SUPPLIED MATERIAL.
---

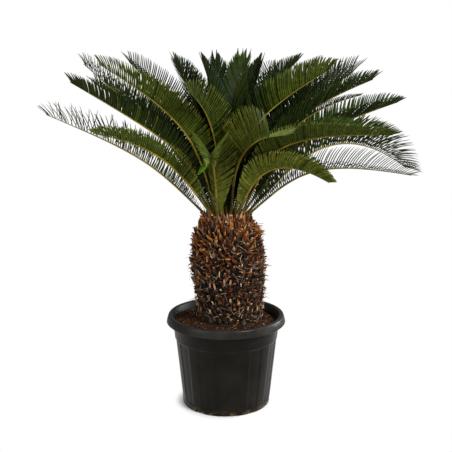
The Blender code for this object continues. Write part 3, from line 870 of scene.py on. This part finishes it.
def make_leaf_bases(materials):
    """The stubs of old leaves: flush and grey by the soil, longer, browner and torn above."""
    rng = np.random.default_rng(SEED + 3)
    count = LEAF_BASES
    height, angle = spiral(count, TRUNK_FOOT - 0.004, TRUNK_TOP - 0.004)
    raised = smooth_step(height, 0.41, 0.50)
    closing = smooth_step(height, *TRUNK_CLOSES)
    rises = np.radians(rng.normal(30, 13, count) + 44 * closing + 26 * (1 - raised))
    headings = angle + np.radians(rng.normal(0, 14, count) * (0.3 + 0.7 * raised))
    turns = some_angles(rng, 0, 14, count) * raised
    curls = some_angles(rng, 10, 20, count) * raised
    lengths = (0.016 + 0.009 * raised + 0.006 * closing) * rng.uniform(0.75, 1.3, count)
    roots = on_trunk(angle, height, CORE_DEPTH)
    stations = np.array((0.0, 0.3, 0.6, 0.85, 1.0))
    paths = curved_paths(roots, headings, rises, turns, curls, lengths, stations)
    rolls = some_angles(rng, 0, 18, count)
    widths = 0.0082 * rng.uniform(0.7, 1.15, (count, 1)) * (1.15 - 0.15 * raised[:, None])
    depths = 0.0037 * rng.uniform(0.7, 1.3, (count, 1))
    taper = np.interp(stations, (0, 0.5, 1), (1.0, 0.88, 0.52))
    rings = grown_rings(rng, paths, rolls, widths * taper, depths * np.sqrt(taper), 6, 0.0008)
    low_tone = rng.choice((GREY, BROWN, DARK), count, p=(0.55, 0.33, 0.12))
    middle_tone = rng.choice((DARK, BROWN, GREY, RED), count, p=(0.16, 0.40, 0.20, 0.24))
    high_tone = rng.choice((DARK, BROWN, RED, ORANGE), count, p=(0.16, 0.32, 0.34, 0.18))
    tone = np.where(height < 0.435, low_tone, middle_tone)
    tone = np.where(height > rng.normal(0.64, 0.04, count), high_tone, tone)
    finish = np.repeat(tone[:, None, None], len(stations) - 1, axis=1)
    torn = rng.uniform(size=count) < 0.06
    finish[torn, -1] = TAN
    end = np.where(torn, TAN, np.where(rng.uniform(size=count) < 0.2, ORANGE, tone))
    make_tubes("trunk_leaf_bases", "bark", (), materials, rings, finish, end)


def make_scales(materials):
    """The thin dry scales and splinters among the leaf bases."""
    rng = np.random.default_rng(SEED + 4)
    count = SCALES
    height = TRUNK_FOOT + 0.03 + (TRUNK_TOP - TRUNK_FOOT - 0.04) * rng.uniform(size=count) ** 0.85
    angle = rng.uniform(0, 2 * math.pi, count)
    share = smooth_step(height, 0.42, 0.52)
    closing = smooth_step(height, *TRUNK_CLOSES)
    open_rise, closed_rise = rng.normal(34, 24, count), rng.normal(78, 8, count)
    rises = np.radians(open_rise * (1 - closing) + closed_rise * closing)
    headings = angle + some_angles(rng, 0, 30, count)
    turns = some_angles(rng, 0, 25, count)
    curls = some_angles(rng, 5, 28, count) * (1 - 0.7 * closing)
    lengths = (0.014 + 0.008 * share) * rng.uniform(0.6, 1.4, count)
    roots = on_trunk(angle, height, CORE_DEPTH * rng.uniform(-0.2, 1.0, count))
    stations = np.array((0.0, 0.35, 0.7, 1.0))
    paths = curved_paths(roots, headings, rises, turns, curls, lengths, stations)
    rolls = np.radians(rng.uniform(-60, 60, count))
    taper = np.interp(stations, (0, 0.4, 1), (0.8, 1.0, 0.26))
    widths = rng.uniform(0.0026, 0.0066, (count, 1)) * taper
    rings = grown_rings(rng, paths, rolls, widths, 0.0010, 4, 0.0003)
    low = rng.choice((DARK, BROWN, GREY, RED, TAN), count, p=(0.22, 0.30, 0.27, 0.17, 0.04))
    high = rng.choice((DARK, BROWN, RED, ORANGE, TAN), count, p=(0.16, 0.30, 0.32, 0.18, 0.04))
    tone = np.where(height > rng.normal(0.62, 0.05, count), high, low)
    make_tubes("trunk_scales", "bark", (), materials, rings, tone[:, None, None])


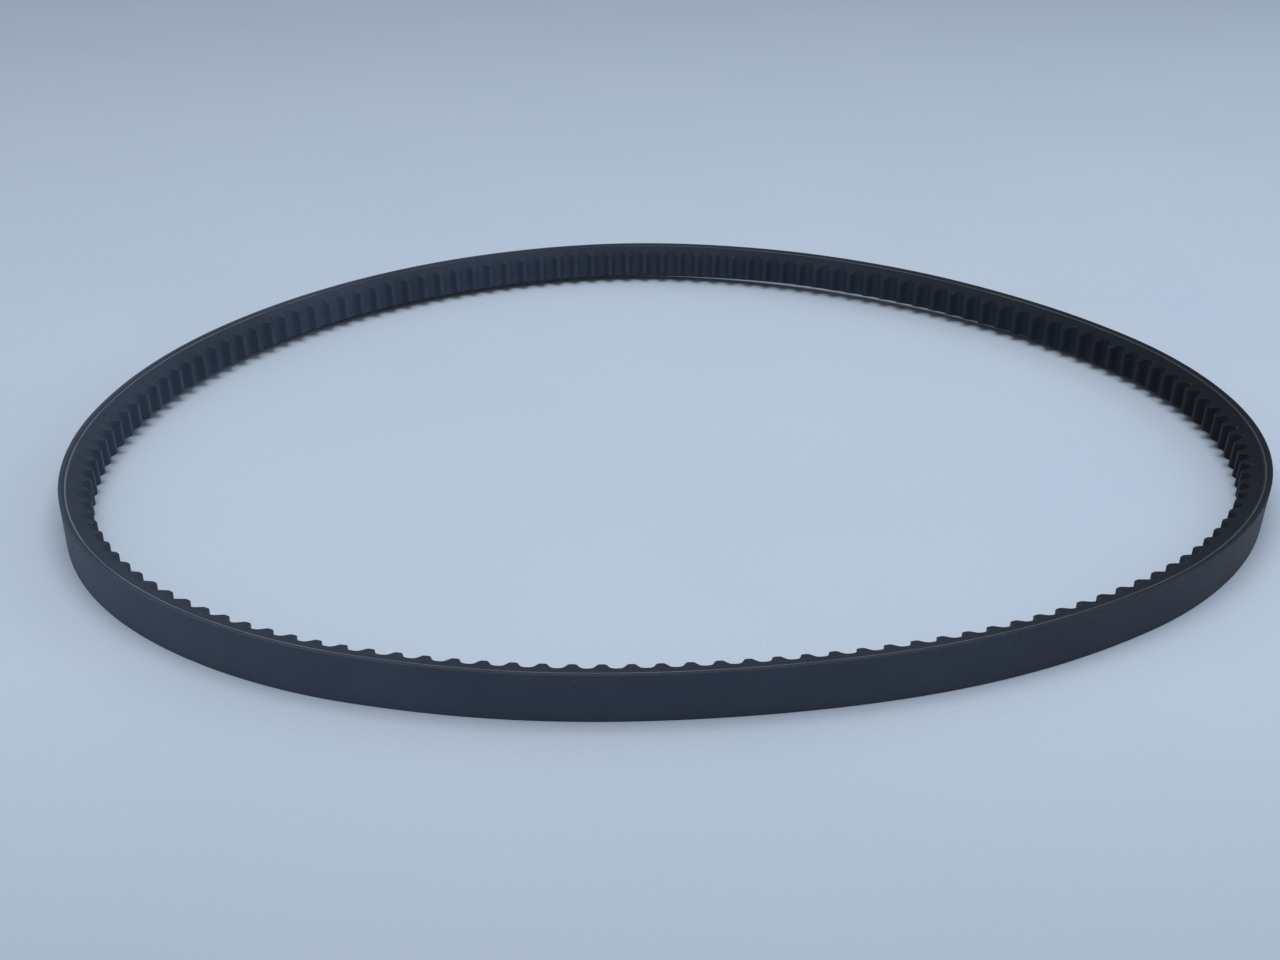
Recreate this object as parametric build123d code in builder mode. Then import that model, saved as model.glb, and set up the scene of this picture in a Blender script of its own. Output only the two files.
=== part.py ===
from build123d import *
import os
from dataclasses import dataclass
from math import cos, degrees, radians, sin, tan

os.makedirs("parts", exist_ok=True)

# Raw-edge, moulded-cog V-belt, at rest on its edge. The belt's width runs along +Z, the loop
# lies round the Z axis, and the origin is the middle of the loop on the surface it stands on.
# A "depth" is a distance inwards from the smooth back face. Sizes are in mm and degrees.

# Cross-section
TOP_WIDTH = 17.0
THICKNESS = 10.5
WEDGE_ANGLE = 38.0

# Layers, from the back face inwards
OUTER_PLY = 0.6
INNER_PLY = 0.5
OVERCORD = 0.7
CORD_DEPTH = 2.5
LOWER_ADHESION = 0.7
FACING = 0.4

# Tensile cord, wound side by side across the width. The end turns are cut open by the flanks.
CORD_DIAMETER = 1.1
CORD_TURNS = 12
CORD_SPACING = 1.33

# Cogs, moulded across the inside and spaced evenly along the cord line. The shift is how far
# along the cord line the first cog's middle is from the start of the loop.
COG_COUNT = 146
COG_SHIFT = -0.4
NOTCH_DEPTH = 3.8
CREST_FLAT = 2.3
COG_DRAFT = 24.0
CREST_RADIUS = 1.0
VALLEY_RADIUS = 2.0

# The unloaded loop is a slightly egg-shaped oval. Its back face is a closed chain of tangent
# arcs, each given by the angle it turns through and its radius. The two radii that are None are
# worked out so that the chain closes.
LOOP_TURNS = (33.0, 43.0, 65.0, 83.0, 47.0, 89.0)
LOOP_RADII = (276.0, None, 239.0, 160.0, None, 159.0)
START_HEADING = 123.0

# Construction allowance past a face that a cut or a trim has to clear
OVERCUT = 2.0

# Depths worked out from the layers
INNER_PLY_TOP = OUTER_PLY
OVERCORD_TOP = INNER_PLY_TOP + INNER_PLY
ADHESION_TOP = OVERCORD_TOP + OVERCORD
COMPRESSION_TOP = CORD_DEPTH + LOWER_ADHESION
VALLEY_DEPTH = THICKNESS - NOTCH_DEPTH
FLANK_SLOPE = tan(radians(WEDGE_ANGLE / 2))


@dataclass
class LoopArc:
    """One arc of the back face, run anticlockwise from its start point."""

    centre: Vector
    radius: float
    turn: float
    heading: float

    def point(self, along, depth):
        """The point some degrees along the arc and some depth inside the back face."""
        outward = radians(self.heading - 90 + along)
        reach = self.radius - depth
        return self.centre + Vector(cos(outward), sin(outward)) * reach

    @property
    def axis(self):
        return Axis(self.centre, (0, 0, 1))

    @property
    def section_plane(self):
        """Plane across the belt at the arc's start: local X is depth, local Y is height."""
        ahead = radians(self.heading)
        inward = (-sin(ahead), cos(ahead), 0)
        return Plane(self.point(0, 0), x_dir=inward, z_dir=(cos(ahead), sin(ahead), 0))

    def length(self, depth):
        return radians(self.turn) * (self.radius - depth)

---

REQUIRED TASK.
Show all lines from the listing above in which "that" appears.

ANSWER TO THIS TASK.
Recreate this object as parametric build123d code in builder mode. Then import that model, saved as model.glb, and set up the scene of this picture in a Blender script of its own. Output only the two files.
# arcs, each given by the angle it turns through and its radius. The two radii that are None are
# worked out so that the chain closes.
# Construction allowance past a face that a cut or a trim has to clear